Another mistake is comparing a free plan from one service with a paid plan from another. “Unlimited” may apply only to recordings while summaries, storage, AI questions, or integrations remain limited.

Teams may also pay for advanced features they never use. Sales coaching has little value for a student, while multilingual transcription may be unnecessary for an English-only internal team.

Finally, vendor demonstrations usually use clean audio.

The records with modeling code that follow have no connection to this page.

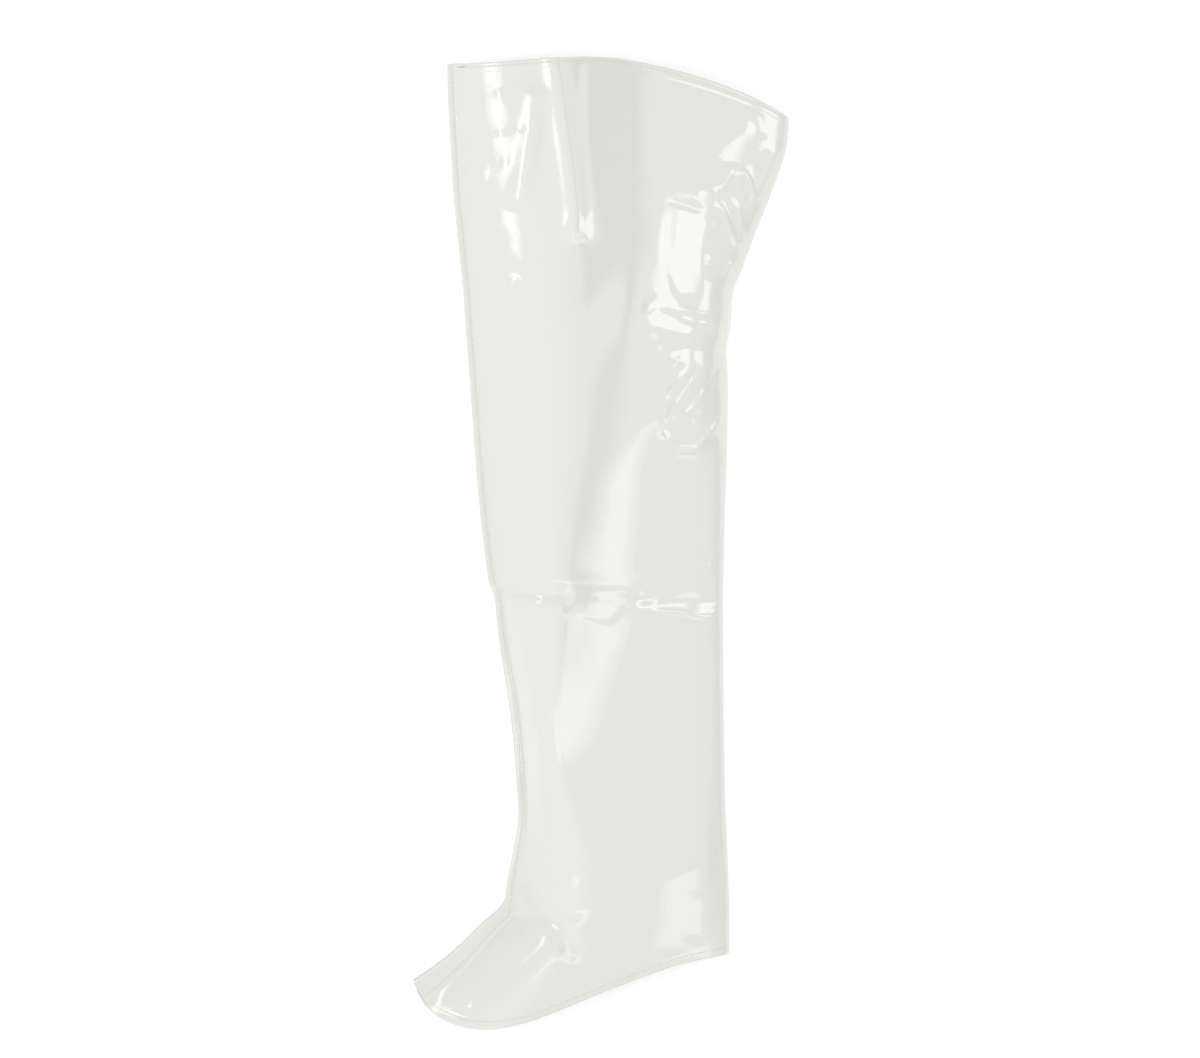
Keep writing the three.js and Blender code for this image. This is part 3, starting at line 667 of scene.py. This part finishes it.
def stitch_places(line, normals, sizes):
    """Middles and directions of stitches along a line of points."""
    pitch, length = sizes.stitch_pitch / MM, sizes.stitch_length / MM
    run = np.concatenate([[0], np.cumsum(np.linalg.norm(np.diff(line, axis=0), axis=1))])
    middles = np.arange(pitch, run[-1] - pitch, pitch)

    def at(places, values):
        return np.stack([np.interp(places, run, values[:, k]) for k in range(3)], 1)

    ends = at(middles - length / 2, line), at(middles + length / 2, line)
    lift = unit(at(middles, normals)) * sizes.thread / MM * THREAD_PROUD
    return (ends[0] + ends[1]) / 2 + lift, unit(ends[1] - ends[0])


def panel_line(section, share, step):
    """Points of the upper panel across one row, and its outward normals there."""
    rings = section.outer(np.array([share, share + step]))[:, len(SEAM_TOP):len(SEAM_TOP) + TOP_POINTS]
    line = rings[0]
    normals = np.cross(np.gradient(line, axis=0), rings[1] - rings[0])
    return line, normals * np.sign(normals[len(line) // 2, 2])


def seam_line(section):
    """Points of the front seam's stitching from collar to toe."""
    row = rows_at(even_rows(*SEAM_RUN, SEAM_POINTS))
    across = row["edge"] * SEAM_STITCH
    height = SEAM_LIFT + section.wall * np.interp(SEAM_STITCH, *np.transpose(SEAM_TOP))
    line = to_frame(row, across, height + 0 * across)[:, 0]
    return line, np.tile([0.0, 0.0, 1.0], (len(line), 1))


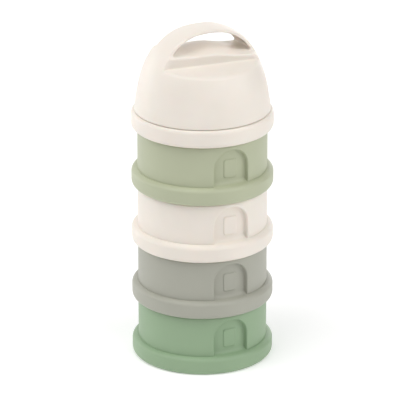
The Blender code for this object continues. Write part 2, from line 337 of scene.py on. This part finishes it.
def pad_line(offset):
    """The pad's rounded outline, offset outwards."""
    across = PAD_WIDTH / 2 - PAD_CORNER
    along = PAD_HEIGHT / 2 - PAD_CORNER
    corner = PAD_CORNER + offset
    points = []
    for u, v, first in ((across, along, 0), (-across, along, 90), (-across, -along, 180),
                        (across, -along, 270)):
        points += round_arc((u, PAD_CENTRE + v), (corner, corner), first, first + 90, 5)
    joined = []
    for (u0, v0), (u1, v1) in zip(points, points[1:] + points[:1]):
        count = max(1, round(math.hypot(u1 - u0, v1 - v0) / PAD_POINT_STEP))
        joined += [(u0 + (u1 - u0) * step / count, v0 + (v1 - v0) * step / count)
                   for step in range(count)]
    return joined


def seeds_between(outline, hole, columns, rows, margin=WALL_SEED_MARGIN):
    """Grid points inside the outline and outside the hole, kept off both."""
    borders = list(outline) + list(hole)
    found = []
    for across in columns:
        for height in rows:
            if not inside((across, height), outline) or (hole and inside((across, height), hole)):
                continue
            if min(math.hypot(across - u, height - v) for u, v in borders) > margin:
                found.append((across, height))
    return found


def add_recess(sheets, wall_rows, top_columns):
    """The stretch of wall with the arch-shaped recess. Returns the angles along its bottom edge."""
    half_width = WALL_RADIUS * ARCH_WINDOW
    rim_lines = [arch_line(inset) for inset, _ in RIM_SECTION]
    sheets.grid([[on_wall(u, v, depth) for u, v in line]
                 for line, (_, depth) in zip(rim_lines, RIM_SECTION)])

    outer = rim_lines[0]
    beside = spread(-half_width, outer[0][0], 3)
    window = [(u, BEAD_TOP) for u in beside[:-1]] + outer
    window += [(-u, BEAD_TOP) for u in reversed(beside[:-1])]
    window += [(half_width, height) for height in wall_rows[1:]]
    window += [(u, wall_rows[-1]) for u in reversed(top_columns[1:-1])]
    window += [(-half_width, height) for height in reversed(wall_rows[1:])]
    columns = spread(-half_width, half_width, 22)
    rows = spread(BEAD_TOP, wall_rows[-1], 17)
    sheets.fill(window, [], seeds_between(window, [], columns, rows), on_wall)

    inner = rim_lines[-1]
    foot = spread(inner[-1][0], inner[0][0], 16)[1:-1]
    floor = inner + [(u, BEAD_TOP) for u in foot]
    pad_foot = pad_line(PAD_SECTION[0][0])
    rows = [BEAD_TOP + rise for rise in FILLET_STEPS[1:]] + spread(RECESS_ROWS_FROM, ARCH_TOP, 14)
    columns = spread(inner[0][0], inner[-1][0], 16)
    seeds = seeds_between(floor, pad_foot, columns, rows, margin=RECESS_SEED_MARGIN)
    sheets.fill(floor, pad_foot, seeds, lambda u, v: on_wall(u, v, ARCH_DEPTH))

    pad_lines = [pad_line(offset) for offset, _ in PAD_SECTION]
    pad_rows = [[on_wall(u, v, ARCH_DEPTH - proud) for u, v in line + line[:1]]
                for line, (_, proud) in zip(pad_lines, PAD_SECTION)]
    sheets.grid(pad_rows)
    top = pad_lines[-1]
    columns = spread(-PAD_WIDTH / 2, PAD_WIDTH / 2, 8)
    rows = spread(PAD_CENTRE - PAD_HEIGHT / 2, PAD_CENTRE + PAD_HEIGHT / 2, 10)
    sheets.fill(top, [], seeds_between(top, [], columns, rows),
                lambda u, v: on_wall(u, v, ARCH_DEPTH - PAD_PROUD))

    feet = [line[0][0] for line in rim_lines]
    bottom = beside[:-1] + feet + list(reversed(foot))
    bottom += [-u for u in reversed(feet)] + [-u for u in reversed(beside[:-1])]
    return [u / WALL_RADIUS for u in bottom]


def inner_wall(angle, height):
    """The inside of the wall. It stands in behind the arch-shaped recess."""
    across = WALL_RADIUS * ((angle + math.pi) % (2 * math.pi) - math.pi)
    above_spring = max(height - ARCH_SPRING, 0.0)
    into = ARCH_HALF_WIDTH - math.hypot(across, above_spring)
    return CUP_INNER_RADIUS - ARCH_BACK_STEP * smooth_step((into + ARCH_BACK_BLEND) / ARCH_BACK_BLEND)


def inner_corner(inward):
    """The rounded corner between the inside of the wall and the cup's floor, so far in from the wall."""
    return lambda angle, height: inner_wall(angle, FLOOR_TOP + FLOOR_FILLET) - inward


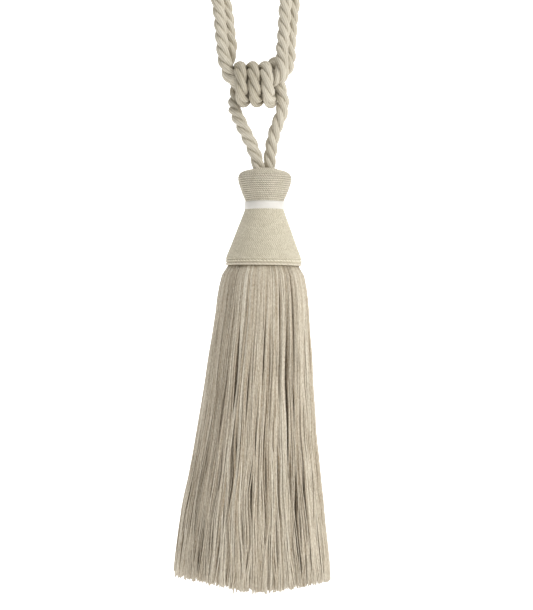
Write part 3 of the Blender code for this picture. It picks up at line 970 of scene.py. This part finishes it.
def yarns(name, centres, angle, thick, tints, material):
    """One mesh of thin yarns, closed at both ends."""
    count, rings = centres.shape[:2]
    out = np.stack([np.cos(angle), np.sin(angle), np.zeros_like(angle)], axis=2)
    side = np.stack([-out[..., 1], out[..., 0], out[..., 2]], axis=2)
    sides = []
    for k in range(YARN_SIDES):
        turn = 2 * math.pi * k / YARN_SIDES
        sides.append(centres + (out * math.cos(turn) + side * math.sin(turn)) * thick[..., None])
    spots = np.stack(sides, axis=2).reshape(-1, 3) * MM
    first = (np.arange(count) * rings * YARN_SIDES)[:, None, None]
    ring = (np.arange(rings - 1) * YARN_SIDES)[None, :, None]
    k = np.arange(YARN_SIDES)
    after, below = (k + 1) % YARN_SIDES, k + YARN_SIDES
    quads = np.stack([first + ring + k, first + ring + below, first + ring + YARN_SIDES + after,
                      first + ring + after], axis=3)
    start = np.arange(count)[:, None] * rings * YARN_SIDES
    caps = np.concatenate([start + k, start + rings * YARN_SIDES - 1 - k])
    corners = np.concatenate([quads.ravel(), caps.ravel()]).astype(np.int32)
    sizes = np.concatenate([np.full(quads.size // 4, 4), np.full(len(caps), YARN_SIDES)])
    mesh = bpy.data.meshes.new(name)
    mesh.vertices.add(len(spots))
    mesh.vertices.foreach_set("co", spots.astype(np.float32).ravel())
    mesh.loops.add(len(corners))
    mesh.loops.foreach_set("vertex_index", corners)
    mesh.polygons.add(len(sizes))
    mesh.polygons.foreach_set("loop_start", np.concatenate([[0], np.cumsum(sizes)[:-1]]).astype(np.int32))
    mesh.update(calc_edges=True)
    mesh.validate()
    layer = mesh.attributes.new("tint", "FLOAT", "POINT")
    layer.data.foreach_set("value", np.repeat(tints.ravel(), YARN_SIDES).astype(np.float32))
    mesh.shade_smooth()
    place_in_head(mesh)
    return add_piece(name, mesh, material)


def tassel_skirt(material):
    dice = np.random.default_rng(SEED)
    clumps = Clumps(dice, **CLUMPS)
    wisps = Clumps(dice, **WISPS)
    pieces = []
    for layer in SKIRT_LAYERS:
        parts = yarn_paths(dice, clumps, wisps, *layer)
        total = len(parts[0])
        shares = math.ceil(total / YARNS_PER_PIECE)
        for k in range(shares):
            some = slice(k * total // shares, (k + 1) * total // shares)
            name = f"skirt_yarns_{len(pieces) + 1}"
            pieces.append(yarns(name, *(part[some] for part in parts), material))
    declare(pieces[0], "skirt_yarn", "tassel_skirt")
    for piece in pieces[1:]:
        declare(piece, "skirt_yarn")


def main():
    set_camera()
    knotted = SINK + TURNS_FROM, SINK + TURNS_TO
    loop_route = [*LOOP_FRONT_RUN, *LOOP_BACK_RUN]
    hanging_route = [*HANGING_UP, *wrap_points(), *HANGING_DOWN]
    cord("embrace_cord_strands", loop_route, cord_finish("cord_yarn", 0.08))
    cord("hanging_cord_strands", hanging_route, cord_finish("hanging_yarn", 0.1, knotted),
         sink=SINK, knotted=knotted)
    head_cup(gimp_finish())
    neck_ribbon(ribbon_finish())
    head_cone(thread_finish())
    rim_cord(rim_finish())
    tassel_skirt(skirt_finish())
    add_stage()
    set_lights()


main()
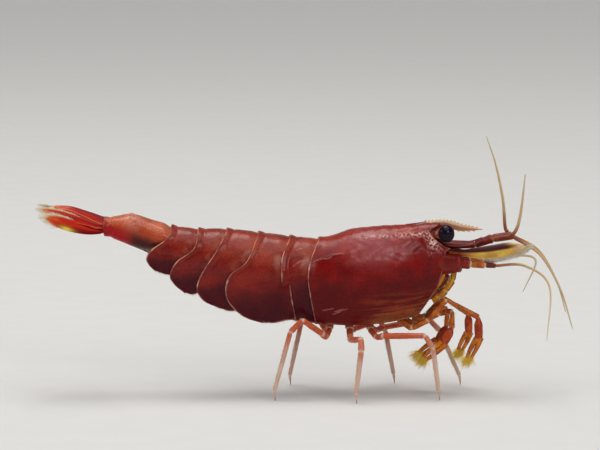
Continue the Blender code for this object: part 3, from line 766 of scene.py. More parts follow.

Shortlisted apps should be tested on real microphones, accents, vocabulary, platforms, and meeting types.

A Practical Selection Process

  1. Define the meetings that need to be recorded.
  2. Choose between visible-bot and bot-free capture.
  3. List the required languages.
  4. Decide whether the output must include transcripts, summaries, tasks, or coaching.
  5. Review consent, retention, and deletion requirements.
  6. Calculate costs for seats, storage, credits, and integrations.
  7. Test at least two apps on the same meetings.
  8. Measure how much editing each result requires.
  9. Confirm that exports and integrations fit the existing workflow.
  10. Review actual usage after the first month.

Final Verdict

There was no universal winner among AI note-taking apps in 2025.

Otter was a balanced choice for live collaborative notes. Notta was better suited to multilingual work. Fireflies offered strong automation and integrations. Fathom provided an attractive free experience for individual professionals.

tl;dv was useful for analysis across many meetings. Avoma delivered the deepest sales and revenue workflow. Granola provided a distinctive bot-free notebook, while Read AI focused on meeting analytics and organizational context.

The right tool was not necessarily the one with the longest feature list. It was the app that produced reliable notes, required little correction, respected privacy requirements, and moved information into the system where the next stage of work took place.

Editorial note: This article describes the 2025 product landscape. Pricing, limits, integrations, language support, and free-plan conditions may have changed since that period.